-- Records shown --
┌──
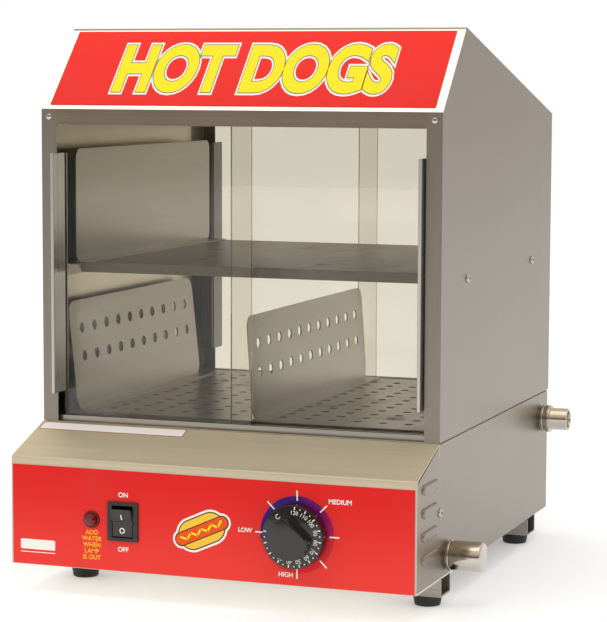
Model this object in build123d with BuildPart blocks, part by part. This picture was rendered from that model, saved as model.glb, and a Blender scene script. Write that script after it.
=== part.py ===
"""Countertop hot dog steamer: a water-bath base with a glazed two-level cabinet.

Millimetres. +X is the right-hand side seen from the front, +Y the back, +Z up.
The origin is on the counter, in the middle of the whole object's footprint.
"""
from build123d import *
import math
import os

os.makedirs("parts", exist_ok=True)

# ---- overall sizes -------------------------------------------------------
body_width = 380.0          # base and cabinet, side to side
base_depth = 442.0          # base, front to back
cabinet_depth = 380.0       # cabinet, front to back
fascia_height = 97.2        # upright front of the base
console_run = 65.3          # sloping top of the console, front to back
console_rise = 23.4         # sloping top of the console, bottom to top
front_height = 285.3        # cabinet front, from the deck to the sign
sign_run = 69.5             # sloping sign, front to back
sign_rise = 73.5            # sloping sign, bottom to top
back_height = 278.9         # cabinet back, from the deck to the roof
sheet = 1.2                 # stainless steel sheet
bend_radius = 2.5           # outside of the folds in the sheet
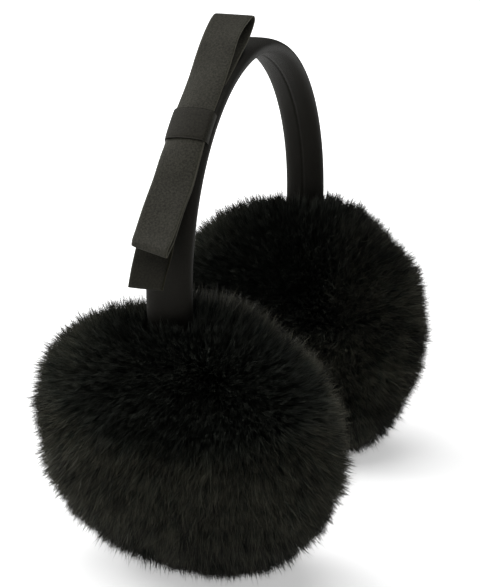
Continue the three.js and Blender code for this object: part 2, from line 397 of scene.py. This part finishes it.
# The middle of the loosened fur near each muff's top, in the muff's own axes.
LOOSENED = {-1: np.array([0.0, 32.0, 37.0]), 1: np.array([-6.0, 33.0, 37.0])}
LOOSENED_REACH = 12.0

# The parting over the brushed fur of the right muff: its height in the muff's
# own axes, how much higher it is at the back and at the front, and its blur.
PARTING = 20.0
PARTING_BACK_RISE = 8.0
PARTING_FRONT_RISE = 3.0
PARTING_BLUR = 3.5

# How much the fur leans away from its face's middle, and how much down: all
# over each muff and, besides, where it is brushed.
LEAN = (0.08, 0.04)
BRUSHED_LEAN = {-1: (0.3, 0.6), 1: (0.36, 0.14)}


class Muff:
    """Where a muff stands, and how its fur swells and is brushed."""

    def __init__(self, side):
        self.side = side
        lean_x, lean_z = math.sin(MUFF_LEAN), math.cos(MUFF_LEAN)
        x = leg_x(MUFF_HEIGHT) - (HOOP_LEG_END - MUFF_HEIGHT) * math.tan(MUFF_LEAN)
        self.centre = np.array([side * x, 0, MUFF_HEIGHT])
        self.axes = np.array([[side * lean_z, 0, -lean_x], [0, 1, 0], [side * lean_x, 0, lean_z]])

    def to_row(self, points):
        """Points in the row's axes."""
        return points @ self.axes + self.centre

    def turn(self, vectors):
        """Vectors in the row's axes."""
        return vectors @ self.axes

    def to_own(self, vectors):
        return vectors @ self.axes.T

    def swell(self, points, normals):
        """Points of the backing, moved out where the fur swells."""
        total = np.zeros(len(points))
        for out, back, up, height, reach in SWELLS[self.side]:
            place = np.array([out, back, up]) * BACKING_RADIUS / MUFF_RADIUS
            distance = np.linalg.norm(points - place, axis=1)
            total += height * np.exp(-((distance / reach) ** 2))
        return points + normals * total[:, None]

    def loosened(self, roots):
        """How far the fur is loosened at each root, from 0 to 1."""
        away = np.linalg.norm(roots - LOOSENED[self.side], axis=1)
        return np.exp(-((away / LOOSENED_REACH) ** 2))

    def nap(self, roots):
        """How far the fur is brushed at each root, and the way that it lies.

        Only the face that the photo shows is brushed: on the right muff the
        outer one, below a parting that rises at both ends, and on the left muff
        the inner one, on its lower half and along its front.
        """
        down = self.to_own(DOWN)
        fan = roots * [0, 1, 1] / BACKING_RADIUS
        back, up = roots[:, 1:2], roots[:, 2:3]
        away, fall = BRUSHED_LEAN[self.side]
        if self.side < 0:
            parting = PARTING + PARTING_BACK_RISE * smoothstep(8, 34, back)
            parting += PARTING_FRONT_RISE * smoothstep(-18, -42, back)
            brushed = smoothstep(PARTING_BLUR, -PARTING_BLUR, up - parting)
            stroke = fan * away + down * fall
        else:
            low = smoothstep(12, -6, up)
            brushed = np.maximum(low, smoothstep(-10, -30, back))
            stroke = fan * away + down * fall * low
        brushed = brushed * smoothstep(-12, 6, roots[:, 0:1] * -self.side)
        return brushed, fan * LEAN[0] + down * LEAN[1] + stroke * brushed


PROFILE_POINTS = 721  # enough to spread the strands evenly


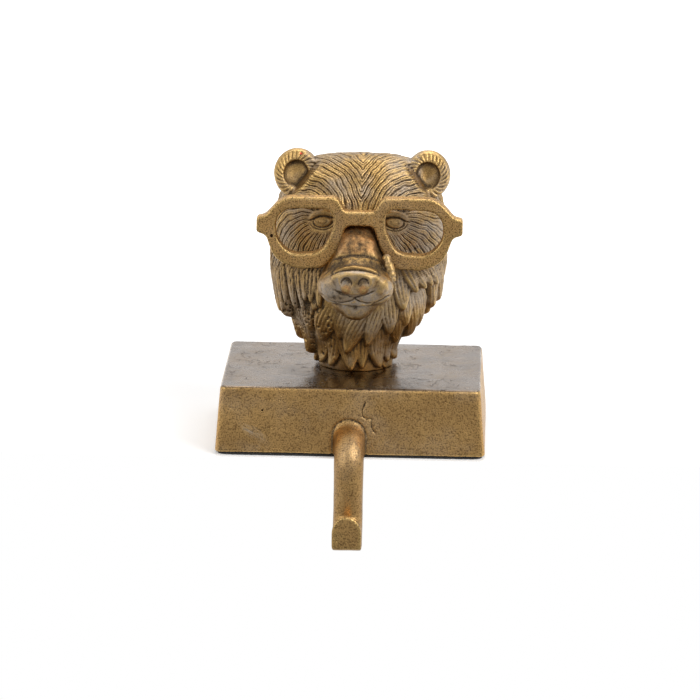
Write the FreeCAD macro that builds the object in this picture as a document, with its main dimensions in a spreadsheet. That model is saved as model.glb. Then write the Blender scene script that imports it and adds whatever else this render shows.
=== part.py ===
import FreeCAD, Part

import math
import os

import Mesh
import Sketcher

vec = FreeCAD.Vector
UP = vec(0, 0, 1)
FULL_TURN = 2 * math.pi

# Driving dimensions in millimetres and degrees: name, value, what it is
DIMENSIONS = [
    ("felt_thickness", 1.5, "felt under the block"),
    ("felt_margin", 0.6, "felt edge inside the block's edge"),
    ("base_width", 127.0, "block, left to right at its foot"),
    ("base_depth", 89.0, "block, front to back at its foot"),
    ("base_height", 31.4, "block without the felt"),
    ("base_draft", 4.5, "lean of the block's four sides"),
    ("corner_radius", 3.0, "upright corners of the block"),
    ("edge_bevel", 0.9, "rim of the block's top"),
    ("hook_width", 13.6, "hook, left to right"),
    ("hook_thickness", 13.6, "hook, flat back to crown of the front"),
    ("hook_knee_radius", 4.0, "flat back where it turns down past the shelf"),
    ("hook_knee_reach", 0.6, "straight run before the knee"),
    ("hook_shank", 20.5, "straight drop between the two bends"),
    ("hook_bend_radius", 15.4, "flat back round the lower bend"),
    ("hook_rise", 30.0, "slope of the tip above level"),
    ("hook_tip_reach", 28.6, "cut end of the tip ahead of the block's foot"),
    ("hook_root_depth", 9.0, "hook's start inside the block"),
    ("hook_root_flare", 2.6, "spread of the hook where it grows out of the block"),
    ("head_height", 102.4, "head from the block's top to the crown"),
    ("head_set_back", 4.5, "head's centre behind the block's centre"),
    ("head_offset", 0.9, "foot of the head to the right of centre"),
    ("head_lean", 1.0, "sideways lean of the head"),
    ("neck_width", 35.0, "foot of the neck, left to right"),
    ("neck_front", 15.6, "neck ahead of the head's centre"),
    ("neck_back", 17.0, "neck behind the head's centre"),
    ("jaw_width", 60.0, "beard at the jaw, left to right"),
    ("cheek_width", 80.0, "fur at the cheeks, left to right"),
    ("temple_width", 81.6, "head at the eyes, left to right"),
    ("crown_width", 58.0, "head between the ears, left to right"),
    ("face_front", 27.0, "face ahead of the head's centre"),
    ("skull_back", 34.0, "back of the skull behind the head's centre"),
    ("lock_relief", 5.2, "depth of the carved locks of the beard"),
    ("lock_pitch", 12.5, "height of one row of locks"),
    ("furrow_relief", 1.2, "depth of the furrows on the brow and the nape"),
    ("furrow_pitch", 13.0, "distance between two furrows"),
    ("muzzle_width", 36.0, "muzzle, left to right"),
    ("muzzle_reach", 51.5, "front of the muzzle ahead of the head's centre"),
    ("muzzle_top", 63.5, "top of the muzzle's front above the block"),
    ("muzzle_bottom", 40.5, "upper lip above the block"),
    ("bridge_height", 74.2, "root of the muzzle above the block"),
    ("bridge_width", 17.0, "root of the muzzle where the frame sits"),
    ("nose_width", 19.0, "nose pad, left to right"),
    ("nose_height", 15.5, "nose pad, top to bottom"),
    ("nose_drop", 3.2, "top of the nose pad below the top of the muzzle's front"),
    ("nose_proud", 2.2, "nose pad ahead of the muzzle"),
    ("nostril_spacing", 8.2, "centre to centre of the nostrils"),
    ("nostril_diameter", 4.8, "mouth of one nostril"),
    ("nostril_depth", 2.0, "depth of one nostril"),
    ("chin_width", 27.0, "chin, left to right"),
    ("chin_drop", 10.0, "chin below the upper lip"),
    ("chin_setback", 7.0, "chin behind the front of the muzzle"),
    ("ear_spacing", 63.4, "centre to centre of the ears"),
    ("ear_height", 93.5, "centre of the ears above the block"),
    ("ear_diameter", 21.5, "outside of one ear"),
    ("ear_dish_diameter", 11.5, "hollow of one ear"),
    ("ear_dish_depth", 3.4, "depth of the ear's hollow"),
    ("ear_thickness", 9.0, "ear, front to back"),
    ("ear_set_forward", 7.5, "rim of the ears ahead of the head's centre"),
    ("ear_ribs", 15, "ribs round the rim of one ear"),
    ("eye_spacing", 35.0, "centre to centre of the eyes"),
    ("eye_height", 74.8, "eyes above the block"),
    ("eye_width", 13.0, "lids of one eye, left to right"),
    ("frame_width", 96.4, "spectacles, left to right"),
    ("frame_thickness", 6.8, "spectacles, front to back"),
    ("frame_set_forward", 32.5, "front of the spectacles ahead of the head's centre"),
    ("frame_height", 72.0, "lens centres above the block"),
    ("frame_offset", 2.9, "middle of the spectacles to the right of centre"),
    ("frame_edge", 0.7, "softened edges of the spectacles"),
    ("frame_gap", 0.25, "room between the spectacles and the head"),
    ("lens_width", 27.0, "lens opening, left to right"),
    ("lens_height", 21.0, "lens opening, top to bottom"),
    ("lens_spacing", 51.8, "centre to centre of the lens openings"),
    ("rim_top", 5.6, "rim above the lens openings"),
    ("rim_bottom", 7.0, "rim below the lens openings"),
    ("bridge_thickness", 7.0, "bridge between the rims, top to bottom"),
    ("end_height", 7.2, "stub at each end of the frame, top to bottom"),
    ("screw_diameter", 6.0, "screw that holds the head"),
    ("screw_length", 38.0, "screw below its head"),
    ("screw_head_diameter", 10.0, "head of the screw"),
    ("screw_head_height", 6.0, "head of the screw"),
    ("screw_socket", 5.0, "six-sided socket, across its flats"),
    ("screw_room", 0.3, "free radius round the screw in the block"),
    ("thread_room", 0.08, "free radius round the screw in the neck"),
    ("counterbore_diameter", 12.0, "sink for the screw's head"),
    ("counterbore_depth", 8.0, "sink for the screw's head"),
]

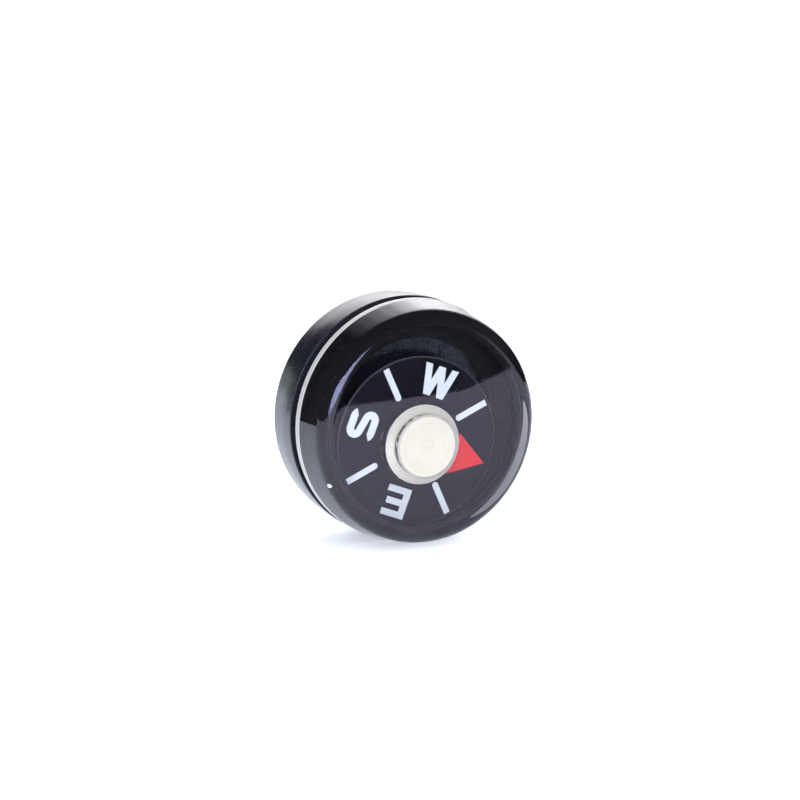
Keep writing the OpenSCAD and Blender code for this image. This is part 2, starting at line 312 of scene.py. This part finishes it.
def black_moulding():
    """Polished black plastic: slow waves in the surface, haze, scuffs and paler edges."""
    paint = Paint("black_moulding")
    paint.put(IOR=1.5)
    haze = paint.noise(0.5, 4.0)
    scuffs = paint.noise(9.0, 6.0)
    dust = paint.specks(2.2, 0.045)
    base = paint.mix(haze, rgb(0.006, 0.006, 0.009), rgb(0.012, 0.012, 0.018))
    base = paint.mix(paint.math("MULTIPLY", paint.edges(), 0.12), base, rgb(0.10, 0.10, 0.12))
    paint.colour(paint.mix(paint.math("MULTIPLY", dust, 0.4), base, rgb(0.45, 0.45, 0.5)))
    rough = paint.span(scuffs, 0.35, 0.75, 0.15, 0.34)
    paint.roughness(paint.math("ADD", rough, paint.math("MULTIPLY", paint.edges(), 0.04)))
    paint.bump(haze, 0.05, 0.35)
    paint.bump(scuffs, 0.002, 0.5)
    return paint.mat


def cup_moulding(name):
    """Fine matt black plastic behind the clear cap."""
    paint = Paint(name)
    paint.put(Specular_IOR_Level=0.12)
    grain = paint.noise(26.0, 4.0)
    paint.colour(paint.mix(grain, rgb(0.008, 0.0075, 0.009), rgb(0.014, 0.013, 0.015)))
    paint.roughness(paint.span(grain, 0.3, 0.7, 0.35, 0.55))
    paint.bump(grain, 0.004, 0.6)
    return paint.mat


def clear_plastic():
    """Clear polished acrylic with faint haze, hairline scratches and specks."""
    paint = Paint("clear_plastic")
    paint.put(IOR=1.49, Transmission_Weight=1.0, Specular_IOR_Level=0.42, Specular_Tint=rgb(0.95, 0.88, 1.0))
    haze = paint.noise(0.7, 4.0)
    hairs = paint.noise(7.0, 2.0, distortion=2.0)
    paint.colour(paint.mix(haze, rgb(0.97, 0.975, 1.0), rgb(0.94, 0.95, 0.99)))
    dust = paint.specks(1.9, 0.05)
    paint.links.new(paint.math("SUBTRACT", 1.0, paint.math("MULTIPLY", dust, 0.35)),
                    paint.shader.inputs["Transmission Weight"])
    paint.roughness(paint.span(haze, 0.4, 0.8, 0.008, 0.045))
    paint.bump(hairs, 0.0003, 0.3)
    return paint.mat


def gate_scar():
    """Torn, frosted end of the cap's moulding gate."""
    paint = Paint("gate_scar")
    torn = paint.noise(14.0, 5.0)
    paint.colour(paint.mix(torn, rgb(0.80, 0.83, 0.90), rgb(0.93, 0.94, 0.97)))
    paint.roughness(paint.span(torn, 0.3, 0.7, 0.4, 0.7))
    paint.bump(torn, 0.02, 0.6)
    return paint.mat


def wetted_plastic():
    """The cap's inner face, which never shines.

    Its index lies between those of a dry and a liquid-filled case. It is fitted, not physical: it puts the
    image of the card in place.
    """
    paint = Paint("wetted_plastic")
    paint.put(IOR=FITTED_INDEX, Transmission_Weight=1.0, Specular_Tint=rgb(0, 0, 0))
    haze = paint.noise(0.7)
    paint.colour(paint.mix(haze, rgb(0.97, 0.975, 1.0), rgb(0.94, 0.95, 0.99)))
    paint.roughness(paint.span(haze, 0.4, 0.8, 0.005, 0.02))
    return paint.mat


def natural_nylon():
    """Creamy satin nylon with a fine mould grain."""
    paint = Paint("natural_nylon")
    paint.put(Subsurface_Weight=0.25, Subsurface_Scale=0.0004)
    tone = paint.noise(1.3, 4.0)
    grain = paint.noise(30.0, 4.0)
    base = paint.mix(tone, rgb(0.36, 0.335, 0.31), rgb(0.46, 0.43, 0.40))
    paint.colour(paint.mix(paint.math("MULTIPLY", paint.edges(), 0.5), base, rgb(0.66, 0.64, 0.61)))
    paint.roughness(paint.span(grain, 0.3, 0.7, 0.3, 0.45))
    paint.bump(grain, 0.003, 0.5)
    return paint.mat


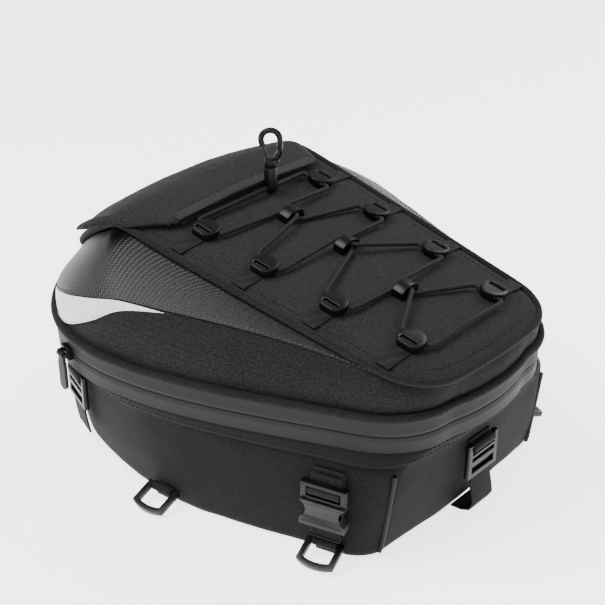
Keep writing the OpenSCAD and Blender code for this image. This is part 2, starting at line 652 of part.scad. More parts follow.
└──
-- Task instructions --
What is the number of lines in the records that contain "parts"? Give that number only.

-- Task response --
2